On 23rd July, we will have a day of dance on Banna Strand, called Féile Fáilte to welcome the stranger ashore but also to celebrate the stranger who is already part of each of us.
I’m making a dance film with Dearbhla Walsh to be broadcast on RTÉ
I’m organising two academic symposia. The first, happens on 25th February at Maynooth University and is called Bodies Politic and will look at how some of the artistic projects commissioned for 2016 are addressing the body and commemoration. On 3 June, The Hospitable Bodies Symposium will take place at the British Library, connecting Casement’s legacy to the work of contemporary artists
And finally there is a series of engagement opportunities for people to join in the project, which includes workshops with LGBT refugees in London and participatory work in Tralee that will be shown at An Fhéile Fáilte.

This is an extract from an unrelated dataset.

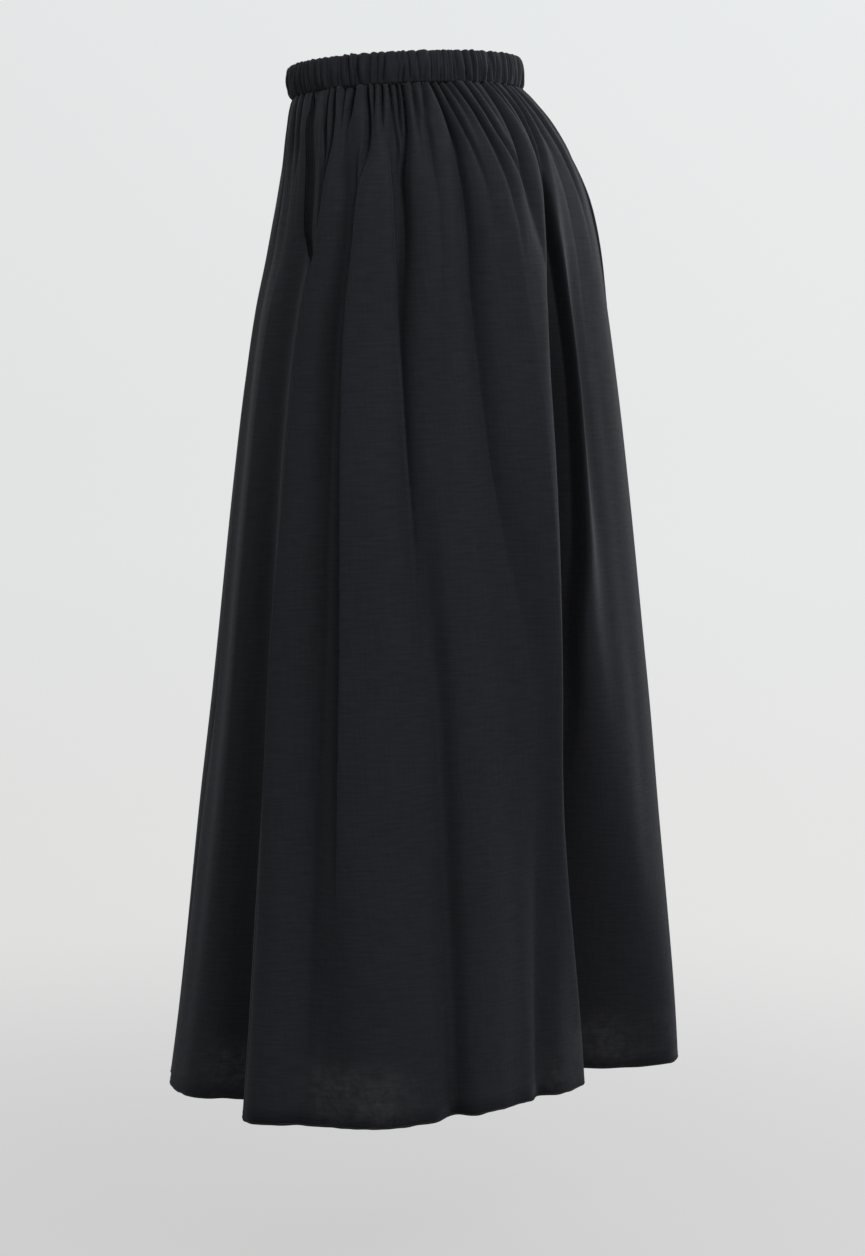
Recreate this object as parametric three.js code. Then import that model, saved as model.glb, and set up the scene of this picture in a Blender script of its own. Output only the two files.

A sixth element in the project is the talking about it in a way that starts people to think and invites them to become involved. It’s what I’m doing here today. It’s a privilege to be with you, to have this voice on this platform, but I’m suspicious of myself talking. And so the finish today I want to show you the briefest of glimpses of the dancers in The Casement Project in a trailer by DRAFF magazine, a beautiful and free magazine about theatre and performance that I’d urge you to pick up around town. It’s got more information on The Casement Project in rehearsal if you’re interested. I want to finish with it because it’s the dancing that matters. But I hope placing my body for the first time on this important national stage in front of and alongside you, that it also prompts a physical response.
When the dance film, Match was shown on RTÉ, it was discussed next day on a radio chat show where one man phoned in to say, ‘I have no idea what that was but I couldn’t stop watching it’ . That matters to me because it suggests a connection, one that doesn’t yet or may never have words to describe it. We deserve a new state where such valuable knowledge can be acknowledged and built on.